I always knew I was NOT an outgoing person.  But I always thought I was just kind of shy or was so scarred by high school, I just felt uncomfortable in many different scenarios.  Until…

I have been coming across more and more of these personality articles on Facebook and this one really caught my eye.  It’s ME!

23 Signs You’re Secretly an Introvert

1. You find small talk incredibly cumbersome.

Why yes, yes I do.  Case in point, while shopping today at the mega-store I loathe, I must have looked at every open lane (all had only one other person in line, which was miraculous) to find the cashier that was least likely to talk to me.

Now, don’t get me wrong, ask anyone that knows me – once you get me talking, I’m good at the whole talking thing.  But put me in front of a stranger who is just trying to pass the time as he or she rings up my sale?  I feel my blood pressure rise, I get kind of annoyed and I just want to get the hell out of there!

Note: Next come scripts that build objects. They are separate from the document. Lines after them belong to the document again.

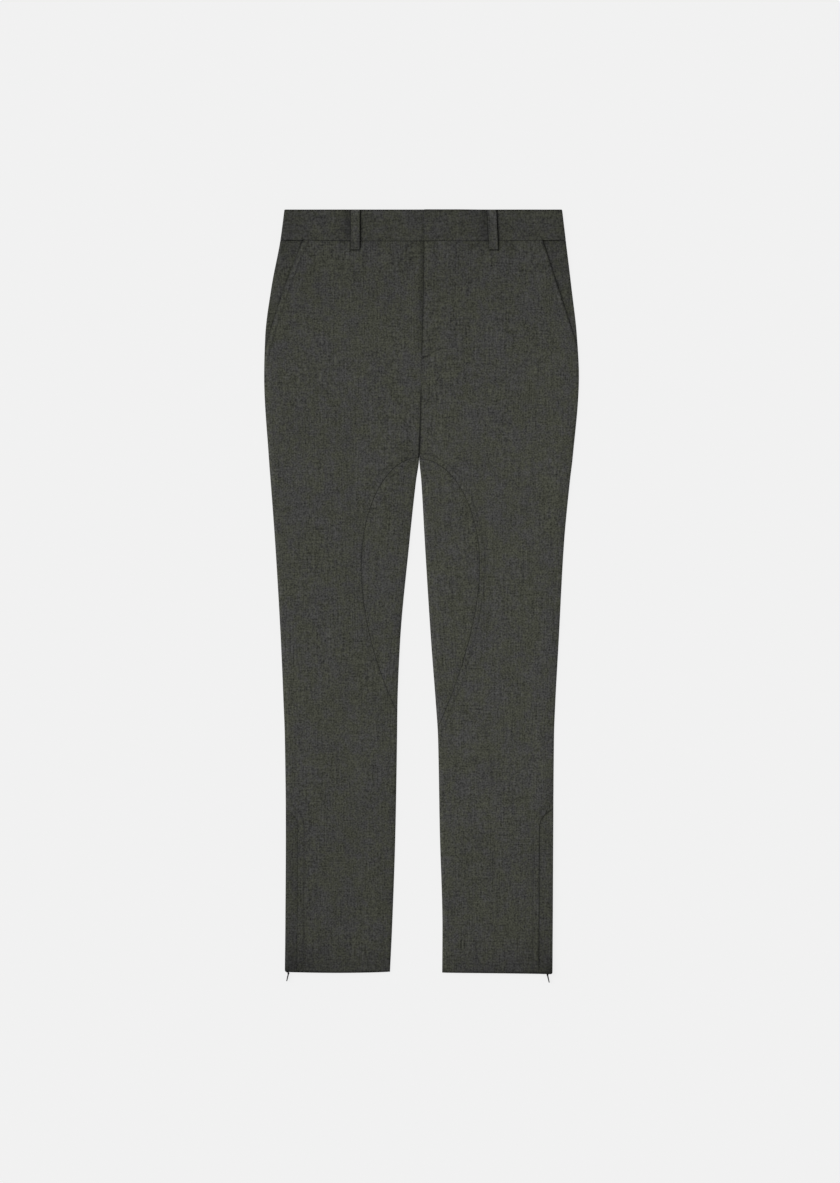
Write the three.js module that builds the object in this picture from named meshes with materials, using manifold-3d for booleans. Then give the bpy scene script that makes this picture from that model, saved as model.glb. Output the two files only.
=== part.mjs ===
// Slim tapered suit trousers, laid out flat on their back.
//
// Right and left are the wearer's. Millimetres. +X runs to the wearer's left, +Y to the waist and +Z up
// out of the front. "drop" is the distance below the top edge of the waistband. The back panels lie on
// the surface, the front panels lie on them, and pieces that meet at a seam keep SEAM_GAP between them.

import * as THREE from "three";
import { mergeVertices } from "three/addons/utils/BufferGeometryUtils.js";
import Module from "manifold-3d";

const wasm = await Module();
wasm.setup();

// ---- Driving dimensions ----------------------------------------------------------------------------

const CLOTH = 1.0; // wall of a suiting panel with its pressed allowances
const BAND_WALL = 2.0; // waistband with its interlining
const LOOP_WALL = 1.2; // belt loop, folded and stitched
const SEAM_GAP = 0.3;

const BAND_DEPTH = 41.5;
const PANEL_TOP = BAND_DEPTH + SEAM_GAP;
const CROTCH = 338;
const HEM = 1040;
const HEM_LEVEL = 960; // drop below which the hem's own line shows
const LEG_SPLIT = -7; // x halfway between the two legs

const LOFT = 2.6; // how far the front stands off the back in the middle of a leg
const WAIST_LOFT = 0.55; // share of LOFT left where the front is held by the waistband
const HELD = { top: 60, gone: 130 }; // drops over which the waistband's hold on the panels dies away
const EDGE_ROLL = 25; // width over which a folded edge rolls down to the back
const BACK_LIFT = 1.5; // the back is carried on its belt loops at the waist
const LIFT_END = 110; // drop at which the back lies on the surface again
// Rise of the closing side over the other: at the waistband and down the fly. It is full as far as
// "full" from the centre and gone at "flat", and dies away at the foot of the fly.
const LAP = { band: 2.3, fly: 0.8, full: 45, flat: 85, foot: 180, gone: 250 };
const HALF_WAIST = 200;
const SEAM_DIP = 1.4; // the waist seam hangs this much lower at the centre

// Sections across the garment: x of the outer edges and of the inner leg edges. Above the crotch both
// inner columns are the centre seam.
const SECTIONS = [
  { drop: 0, outerRight: -187, innerRight: 3.8, innerLeft: 3.8, outerLeft: 192 },
  { drop: 41.5, outerRight: -192.5, innerRight: 3.8, innerLeft: 3.8, outerLeft: 197 },
  { drop: 107, outerRight: -205, innerRight: 3, innerLeft: 3, outerLeft: 205 },
  { drop: 173, outerRight: -213.3, innerRight: 1.7, innerLeft: 1.7, outerLeft: 212.4 },
  { drop: 227, outerRight: -214.8, innerRight: 0.6, innerLeft: 0.6, outerLeft: 215.1 },
  { drop: 338, outerRight: -208.4, innerRight: -1.6, innerLeft: -1.6, outerLeft: 206.6 },
  { drop: 370, outerRight: -206, innerRight: -7.3, innerLeft: -0.2, outerLeft: 202.8 },
  { drop: 457, outerRight: -199.6, innerRight: -16.7, innerLeft: 4.8, outerLeft: 194.6 },
  { drop: 588, outerRight: -192, innerRight: -29, innerLeft: 13.1, outerLeft: 187.5 },
  { drop: 676, outerRight: -188.2, innerRight: -32.7, innerLeft: 19.8, outerLeft: 182.7 },
  { drop: 719, outerRight: -186.6, innerRight: -33.2, innerLeft: 22.6, outerLeft: 181.1 },
  { drop: 850, outerRight: -185.1, innerRight: -35.5, innerLeft: 25.1, outerLeft: 180 },
  { drop: 982, outerRight: -185.8, innerRight: -40.1, innerLeft: 28.7, outerLeft: 179.3 },
  { drop: 1040, outerRight: -186.4, innerRight: -42.9, innerLeft: 28.3, outerLeft: 178.8 },
];

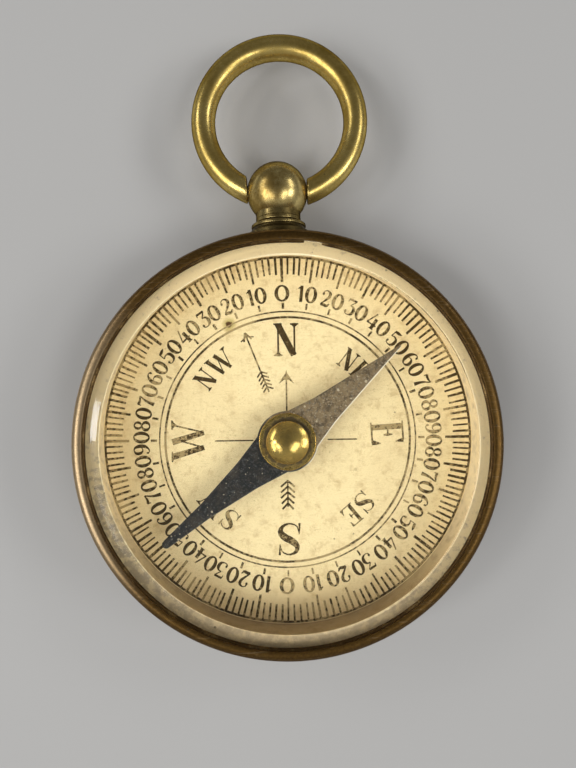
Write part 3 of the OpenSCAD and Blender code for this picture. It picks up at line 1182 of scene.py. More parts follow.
SIX = (
    pen((.56, .86, .07), (.44, .97, .045), (.25, .88, .09), (.12, .64, .15), (.11, .34, .16),
        (.2, .09, .09), (.34, .03, .05), steps=14),
    blob(.54, .86, .065),
    pen((.34, .03, .05), (.5, .11, .1), (.56, .3, .14), (.48, .5, .1), (.34, .57, .045),
        (.18, .48, .035), steps=12),
)
LETTERS: dict[str, tuple[float, tuple[Mark, ...]]] = {
    "0": (.74, (oval(.37, .5, .34, .5, .155, .075),)),
    "O": (.92, (oval(.46, .5, .43, .5, .16, .08),)),
    "1": (.42, (pen((.24, 0, .14), (.24, 1, .14)), pen((.03, .8, .04), (.24, .94, .1)))),
    "2": (.66, (
        pen((.1, .72, .07), (.15, .9, .05), (.34, .97, .06), (.52, .84, .13), (.5, .62, .13),
            (.33, .38, .09), (.15, .18, .06), (.07, .07, .05), steps=16),
        blob(.12, .74, .07),
        pen((.07, .07, .1), (.26, .09, .14), (.46, .05, .12), (.6, .22, .04), steps=8),
    )),
    "3": (.64, (
        pen((.07, .95, .1), (.56, .95, .1)), pen((.08, .97, .04), (.06, .78, .04)),
        pen((.55, .94, .05), (.27, .6, .05)),
        pen((.27, .6, .05), (.46, .57, .08), (.56, .38, .15), (.5, .13, .12), (.32, .03, .05),
            (.13, .06, .05), (.08, .17, .06), steps=16),
        blob(.11, .18, .07),
    )),
    "4": (.68, (
        pen((.34, 1, .07), (.04, .29, .06)), pen((0, .28, .075), (.64, .28, .075)),
        pen((.46, .7, .15), (.46, 0, .15)), serif(.46, 0, .15, .02),
    )),
    "5": (.64, (
        pen((.12, .9, .1), (.34, .93, .13), (.55, .98, .04), steps=7),
        pen((.13, .95, .045), (.11, .54, .045)),
        pen((.11, .54, .04), (.3, .62, .06), (.5, .52, .12), (.55, .31, .15), (.47, .1, .11),
            (.3, .03, .05), (.13, .06, .05), (.08, .18, .06), steps=16),
        blob(.11, .18, .07),
    )),
    "6": (.66, SIX),
    "7": (.62, (
        pen((.05, .93, .13), (.3, .9, .1), (.58, .97, .05), steps=7),
        pen((.05, .98, .045), (.04, .76, .045)),
        pen((.57, .95, .05), (.36, .5, .1), (.28, 0, .17), steps=8),
    )),
    "8": (.66, (oval(.33, .755, .24, .245, .115, .055), oval(.33, .27, .3, .27, .14, .06))),
    "9": (.66, turned(SIX, .66)),
    "N": (.72, (
        pen((.11, .02, .05), (.11, .98, .05)), pen((.61, .02, .05), (.61, .98, .05)),
        pen((.1, .98, .17), (.59, .02, .17)),
        serif(.1, 1, .13, -.08), serif(.11, 0, .13, .1), serif(.61, 1, .13, -.1),
    )),
    "E": (.7, (
        pen((.18, 0, .15), (.18, 1, .15)),
        serif(.18, 0, .16, .03), serif(.18, 1, .16, -.03),
        pen((.18, .975, .05), (.62, .975, .05)), pen((.18, .025, .05), (.66, .025, .05)),
        pen((.18, .52, .045), (.44, .52, .045)),
        pen((.61, .98, .12), (.64, .74, .03)), pen((.64, .02, .14), (.68, .28, .03)),
        pen((.42, .66, .03), (.42, .52, .08), (.42, .38, .03)),
    )),
    "S": (.78, (
        pen((.66, .7, .03), (.6, .88, .035), (.4, .975, .045), (.19, .9, .09), (.14, .72, .14),
            (.3, .56, .19), (.53, .43, .19), (.65, .27, .15), (.57, .1, .08), (.37, .025, .045),
            (.15, .1, .035), (.08, .31, .03), steps=26),
        pen((.68, .99, .06), (.665, .66, .03)), pen((.06, .01, .06), (.075, .35, .03)),
    )),
    "W": (1.26, (
        pen((.14, .98, .17), (.42, 0, .14)), pen((.42, .02, .045), (.63, .74, .045)),
        pen((.59, .98, .17), (.88, 0, .14)), pen((.88, .02, .045), (1.12, .98, .045)),
        serif(.14, 1, .16, -.07), serif(1.12, 1, .14, -.12),
    )),
}


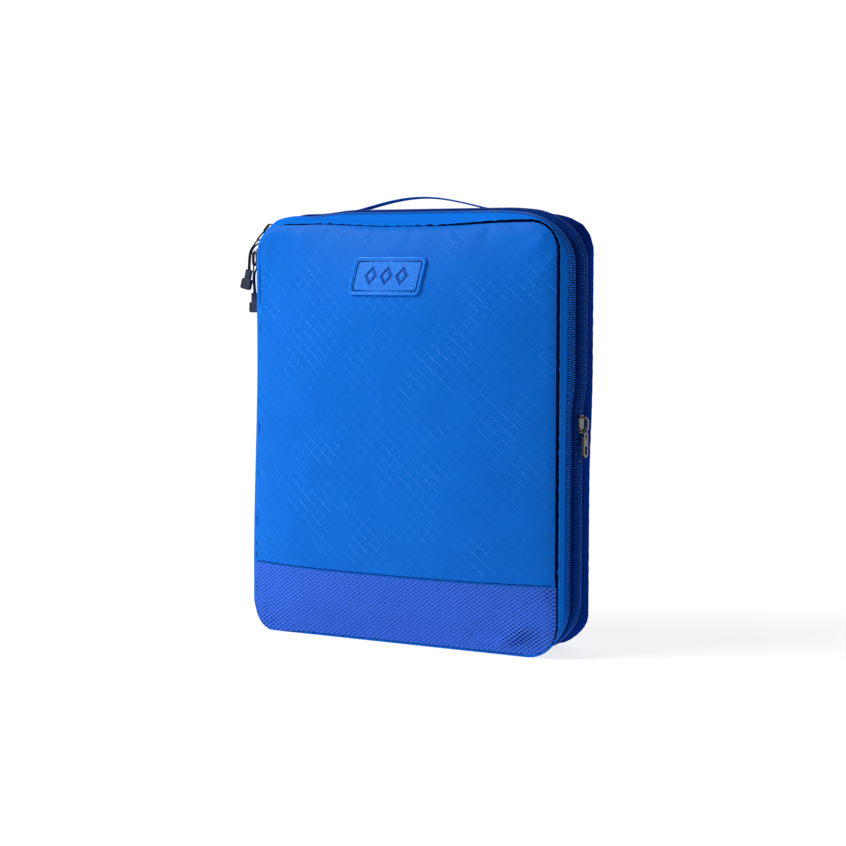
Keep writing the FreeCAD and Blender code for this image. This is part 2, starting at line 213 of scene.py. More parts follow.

Had I not had about four million items in my cart, I would have gone to the self-checkout.  Ah, aren’t those the BEST things in the stores now?

The things I do like in situations like those are if the stranger makes a comment about a shirt I’m wearing (that usually happens when I’m in my RUSH or Doctor Who shirts) or if I’m looking at something they also have an interest in.  Specificity and a common topic are key when talking with an introvert – otherwise we just seem like stuck up people.

So, if you should come across someone who is kind of reluctant to talk at first…keep that in mind.  They could just be awkward…or, sure, they could just be a snotty douche! Ha!  Give us awkward ones a second chance!